Our analyses were based on retrieval of prescriptions from the regional health service (RHS) for at least 60 days in a year (Algorithm 1) or in a period of 90 days (Algorithms 2 and 3). This and other constraints related to the availability of information imply that our study has some limitations that could affect the results. First, prescription is only a proxy of drug administration; furthermore the date of prescription and the DDDs are only a proxy of the date of starting and of the duration of therapy, respectively. Second, prescriptions from the RHS do not include all the drugs that a person takes; it is possible that in some cases subjects purchased their drugs at their own expense without reimbursement from the RHS and were therefore not recorded in the data sources considered in this study. As health care in Italy is virtually free of charge for any citizen with a chronic condition, it is possible that we are not capturing prescriptions for occasional medications or medications prescribed for minor conditions: as this is more likely to happen in wealthier citizens, this suggests that polypharmacy could be underestimated in this group and the effect of the deprivation index reduced. Furthermore, herbal and over-the-counter products were not included in the data set. A study conducted in Canada raised the question of how the inclusion of other products would affect the definition of polypharmacy; authors identified three patterns of medication usage, considering the use of ATC classified drugs alone or in addition to other products, showing that the variation can be ascribed to various socio-demographic characteristics [30]. Third, the choice of 60 days as the minimum length for treatment duration may fail to detect cases of polypharmacy of brief duration, which may be particularly at risk for side effects in acute diseases episodes. Finally, we cannot exclude that potentially interacting drugs were prescribed in different periods which were too close in time to guarantee the wash-out.
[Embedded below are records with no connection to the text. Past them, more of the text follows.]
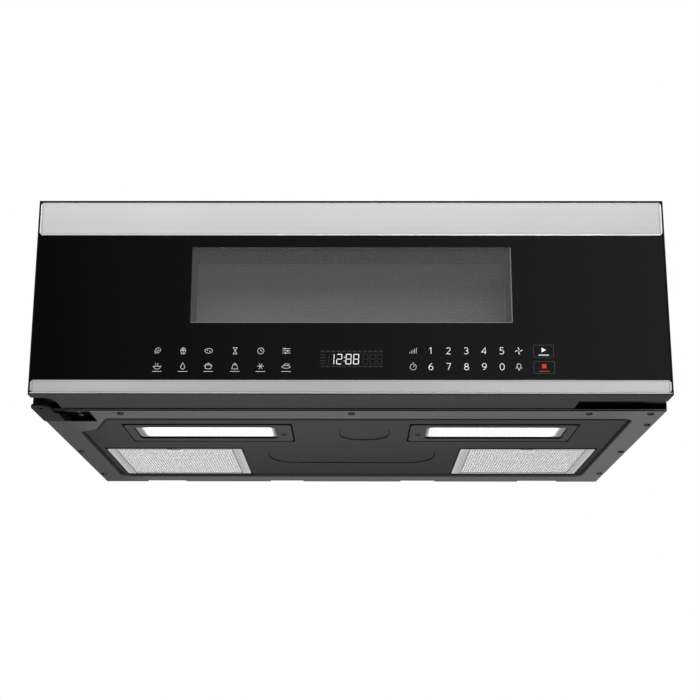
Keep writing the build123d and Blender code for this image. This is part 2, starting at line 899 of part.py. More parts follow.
with BuildPart() as latch_bar:
    with BuildSketch(at_x(latch_x - latch_sheet / 2)):
        area((bar_front, bar_low), (bar_back, bar_high))
        for hook in (hook_low, hook_high):
            with BuildLine():
                Polyline(
                    (bar_back, hook),
                    (hook_tip - 4, hook),
                    (hook_tip - 4, hook - 3),
                    (hook_tip, hook),
                    (hook_tip - 1, hook + hook_height),
                    (bar_back, hook + hook_height),
                    close=True,
                )
            make_face()
    extrude(amount=latch_sheet)
save(latch_bar, "latch_bar")

with BuildPart() as latch_spring:
    spring_y = (bar_front + bar_back) / 2
    coil_height = spring_length - 2 * spring_wire - spring_slack
    coil_foot = bar_low - spring_length + spring_wire + spring_slack / 2
    with BuildLine():
        Helix(
            pitch=coil_height / spring_turns,
            height=coil_height,
            radius=spring_radius,
            center=(latch_x, spring_y, coil_foot),
        )
    with BuildSketch(Plane(origin=(latch_x + spring_radius, spring_y, coil_foot), z_dir=(0, 1, 0))):
        RegularPolygon(spring_wire, 6)
    sweep(is_frenet=True)
save(latch_spring, "latch_spring")

# Interlock: a housing behind the front frame with a pocket for each hook, and its switches.
interlock_half = 22.0
interlock_depth = 40.0
interlock_border = 14.0

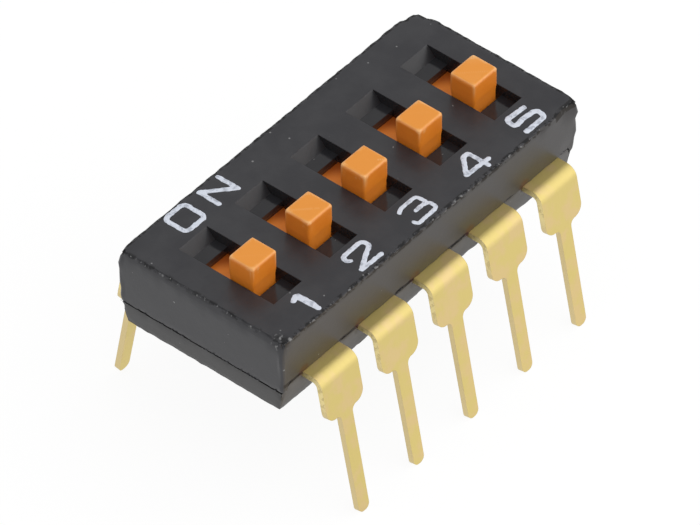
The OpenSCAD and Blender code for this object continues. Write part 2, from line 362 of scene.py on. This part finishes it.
goldLook = {
    "baseColour": rgb(220, 201, 130),
    "rosyColour": rgb(224, 197, 150),
    "shearedLitColour": rgb(236, 219, 160),
    "burrColour": rgb(120, 92, 45),
    "legEdgeColour": rgb(210, 190, 142),
    "roughness": 0.5,
    # sizes and places from here on are in millimetres
    "edgeRadius": 0.025,
    "reliefDepth": 0.0015,
    "shoulder": (-0.4, 0.3),  # the height where a leg's dull edge gives way to the bend's edge, painted lighter
}


def goldPlate(name, look):
    finish = Finish(name)
    sheared = finish.facing(0).size().fade(0.6, 0.9)
    upper = finish.axis(2).fadeMm(*look["shoulder"])
    cloud = finish.noise(0.6, 3, 0.55).fade(0.42, 0.66)
    rolled = finish.noise(0.05, 2, 0.5, finish.stretched((1, 0.12, 0.12)))
    torn = finish.noise(0.05, 3, 0.7, finish.stretched((1, 0.3, 0.3)))
    burr = finish.noise(0.16, 2, 0.6).fade(0.46, 0.62) * sheared * upper
    colour = finish.mix(cloud * 0.6, look["baseColour"], look["rosyColour"])
    # painted light: the x-facing sheared sides are made lighter to offset their shade
    colour = finish.mix(sheared * (0.6 + torn * 0.4), colour, look["shearedLitColour"])
    colour = finish.mix(sheared * (1 - upper) * 0.8, colour, look["legEdgeColour"])
    colour = finish.mix(burr * 0.3, colour, look["burrColour"])
    rough = look["roughness"] + rolled * 0.08 - sheared * 0.1
    relief = rolled + sheared * torn * 3
    normal = finish.bump(relief, look["reliefDepth"], finish.roundedEdges(look["edgeRadius"]))
    return finish.shader({"Base Color": colour, "Metallic": 1, "Roughness": rough, "Normal": normal})


inkLook = {
    "colour": rgb(222, 228, 240),
    "thinColour": rgb(140, 145, 158),
    "roughness": 0.5,
    "grainDepth": 0.006,  # mm
}


def printInk(name, look):
    finish = Finish(name)
    thin = finish.noise(0.2, 3, 0.62).fade(0.48, 0.66)
    colour = finish.mix(thin * 0.6, look["colour"], look["thinColour"])
    normal = finish.bump(finish.noise(0.05, 2, 0.6), look["grainDepth"])
    return finish.shader({"Base Color": colour, "Roughness": look["roughness"], "Normal": normal})


black = housingPlastic("coverBlack", coverLook)
darkGrey = housingPlastic("baseBlack", baseLook)
orange = sliderPlastic("sliderOrange", sliderLook)
gold = goldPlate("goldPlated", goldLook)
ink = printInk("whiteInk", inkLook)
finishOf = {"cover": black, "base": darkGrey, "slider": orange, "contact": gold, "front": gold, "rear": gold}

for name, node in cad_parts.items():
    node.data.materials.clear()
    node.data.materials.append(finishOf[name.split("_")[0]])
print("finishes made")


def newPiece(name, data):
    piece = bpy.data.objects.new(name, data)
    scene.collection.objects.link(piece)
    return piece


def meshFrom(name, mesh):
    data = bpy.data.meshes.new(name)
    mesh.to_mesh(data)
    mesh.free()
    return data


def evaluated(piece):
    return bpy.data.meshes.new_from_object(piece.evaluated_get(bpy.context.evaluated_depsgraph_get()))


def makePlain(piece):
    # the piece's modifiers become part of its mesh
    piece.data = evaluated(piece)
    piece.modifiers.clear()


def addSkin(piece, voxel):
    # one closed skin round all that overlaps
    skin = piece.modifiers.new("skin", "REMESH")
    skin.mode = "VOXEL"
    skin.voxel_size = voxel
    skin.use_smooth_shade = True


def treeOf(points):
    # finds the nearest of many points
    tree = kdtree.KDTree(len(points))
    for index, point in enumerate(points):
        tree.insert(point, index)
    tree.balance()
    return tree


def mergedCopy(node):
    # the node's solid in millimetres, one face for each flat
    mesh = bmesh.new()
    mesh.from_mesh(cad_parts[node].data)
    bmesh.ops.remove_doubles(mesh, verts=mesh.verts, dist=2e-7)
    bmesh.ops.dissolve_limit(mesh, angle_limit=math.radians(0.6), verts=mesh.verts, edges=mesh.edges)
    bmesh.ops.scale(mesh, vec=Vector((1, 1, 1)) / mm, verts=mesh.verts)
    return mesh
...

In conclusion, our study highlighted that in Italy polypharmacy is an emerging public health issue with increasing prevalence, and that prevalence estimates can largely vary according to the different methods used. We propose a new algorithm which refines the definitions of time windows previously used in the computation of polypharmacy. Moreover, this study contributes to the knowledge of the determinants of polypharmacy, confirming those already known such as age and comorbidities, and exploring other socioeconomic factors related both to patients and to GPs.

Polypharmacy deserves to be further investigated in terms of appropriateness of prescriptions, potential drug-to-drug interaction, and adverse drug events. Further analyses should identify target subgroups in order to properly address prevention programs aimed at reducing unnecessary polypharmacy.

The study is partially supported by the Lazio Region within the independent drug research Program “Regional funds for the Pharmacovigilance 2008-2009”. Authors wish to thank Dr Andrea Milano for his help in revising the manuscript.